An estimated 55,000 students were discharged last year, some for legitimate reasons such as cutting school or turning 21 years old, but many were pushed out to keep them from dragging down school graduation rates and percentages of passing test scores, according to Robin Brown, co-chair of the Chancellor's Parent Advisory Council, educators and other children's advocates studying the emerging issue. The critics, including parents, say many students could have remained but were encouraged to seek a general equivalency diploma.

The discharged are believed to include immigrants who have trouble speaking English, students with special education problems, and others who fell behind on credits needed to graduate, according to parents and advocates tracking the issue. Many were black or Hispanic boys, ages 16 and 17, they said.

The problem is drawing attention, with one study to be released today by the city's public advocate's office and the nonprofit Advocates for Children, Inc.

"It's more expedient for the school system to push them out than try to educate them," contended Jacob Morris, director of the Society for Equitable Education, a nonprofit advocate group in Manhattan that is studying the issue.

"I was taking up space - that was the answer they gave me," Jean Remarque, 18, told Newsday after having been discharged by his Brooklyn public high school last year, when he was a junior.

The dean made it happen, he contended. "She was forcing me to sign up for GED," Remarque said. "She was telling my mother, 'He's smart. Let him go get a GED because he can get into college by summertime.' "

Discharged students are viewed as transfers, and don't affect the percentages that can be important to an administrator's job evaluation.

The problem has grown, critics say, since the school system is now offering bonuses to administrators for improved statistical results, such as the percentage of students passing the Regents exams and the graduation rate.

Two years ago the issue began raising red flags among parents of displaced teenagers and professional advocates, when the problem ballooned due to the introduction of higher test standards and an increase in the credits required for graduation. Students began flooding adult education and GED programs, quadrupling the waiting lists in some cases.

"We always had students dropping out and coming to us, but now, students are being referred by guidance counselors and attendance teachers, and they come with their referral slips," said Edith Gnanadass, deputy executive director of the Turning Point/Discipleship Outreach Ministry in Brooklyn, which works with discharged students. "They were being pushed out rather than dropping out."

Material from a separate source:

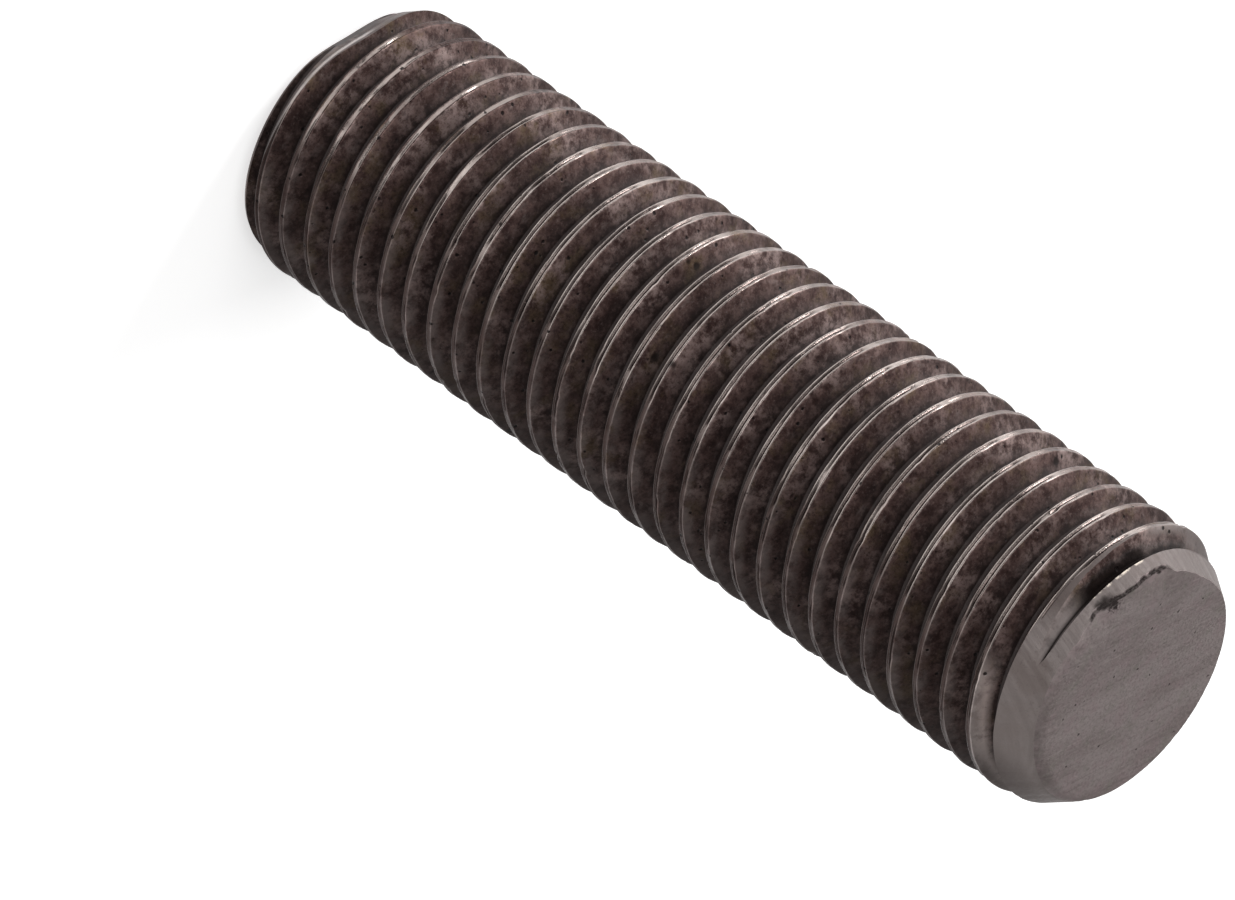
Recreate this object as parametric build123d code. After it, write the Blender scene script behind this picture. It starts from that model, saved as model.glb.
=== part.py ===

After receiving complaints from parents, Brown sent a memo recently to Schools Chancellor Joel Klein, urging him to look into the matter.

"Schools are there to provide students the opportunity to meet the standard requirements in order to receive a high school diploma," Klein spokesman David Chai said. "Offering anything less is unacceptable, and the chancellor will not support any policy that does otherwise and will review any data that doesn't support the core mission."

A top Klein aide who has read the study being released today said the estimate of 55,000 students discharged last year is misleading because it's unclear how many of them were transfers to other schools.

The principals' union and the teachers' union, which represents guidance counselors, declined to comment.

Some parents believe the problem is largely tied to evaluations. "If you're being evaluated based on the graduation rate and you have a merit system based on the graduation rate, there is no incentive to help students who are having difficulties," Brown said.

Advised to get a GED three years ago, Genevieve Salley, 18, spent a half-year out of school working out family problems before the Manhattan Comprehensive Night and Day High School accepted her.

"I don't think GED should be an option if you're old enough to be in school," Salley said. "People will look at you differently if you have a high school diploma rather than a GED."